As you can see from reading it, unlike the edited-down version O'Reilly and the GOPTP offer, Blair makes clear that he probably would have opposed the use of torture and clearly disapproves of it now:

Those methods, read on a bright, sunny, safe day in April 2009, appear graphic and disturbing. As the President has made clear, and as both CIA Director Panetta and I have stated, we will not use those techniques in the future. I like to think I would not have approved those methods in the past, but I do not fault those who made the decisions at that time, and I will absolutely defend those who carried out the interrogations within the orders they were given.

Moreover, Blair further clarified himself the next day in the New York Times, explaining exactly why he would not have approved it:

"The information gained from these techniques was valuable in some instances, but there is no way of knowing whether the same information could have been obtained through other means," Admiral Blair said in a written statement issued last night. "The bottom line is these techniques have hurt our image around the world, the damage they have done to our interests far outweighed whatever benefit they gave us and they are not essential to our national security."

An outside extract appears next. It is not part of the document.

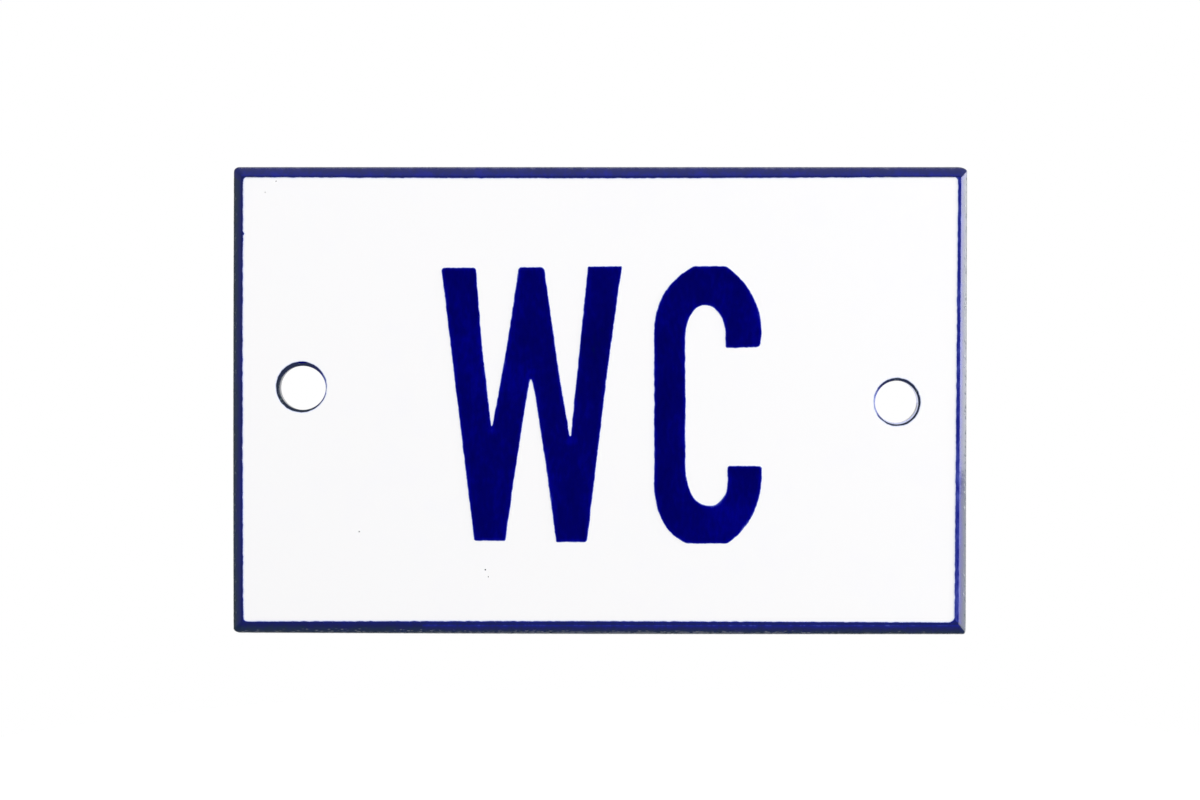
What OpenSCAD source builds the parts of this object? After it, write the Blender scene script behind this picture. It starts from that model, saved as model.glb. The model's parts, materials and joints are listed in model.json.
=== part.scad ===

O'Reilly clearly was unaware of this, so when Henican tosses it in his lap, he's at first confused, continuing to think that Blair and Henican have opposing views when they don't. It's kind of an amusing instance of O'Reilly so enrapt with his own narrative he doesn't recognize when it's been knocked out from under him.

Indeed, Henican essentially repeats Blair's words, and O'Reilly resorts to claiming that's "not exactly" what he said.

From then on, O'Reilly is reduced to barking increasingly strident charges at Henican:

O'Reilly: This was done to protect your life, you live in New York City. You -- this was done to protect your life, and it worked! That's No. 1.

Henican: We don't know whether it worked.

O'Reilly: Yeah, we know it worked, you're still alive! And the attack on Los Angeles was aborted.

[Crosstalk]

O'Reilly: Wait, wait, wait. We can establish facts. And the facts are, this worked.

Henican: Well, you say that.

O'Reilly: They did it to protect us.

Henican: You assert that. Well, let me assert a couple of things.

O'Reilly: That's the overwhelming evidence.

Henican: Well, that's what you're focused on. Let me focus on some other facts. One is that these kinds of things cause huge problems for us afterward.

O'Reilly: Oh, now we're in Theory World. Here we go!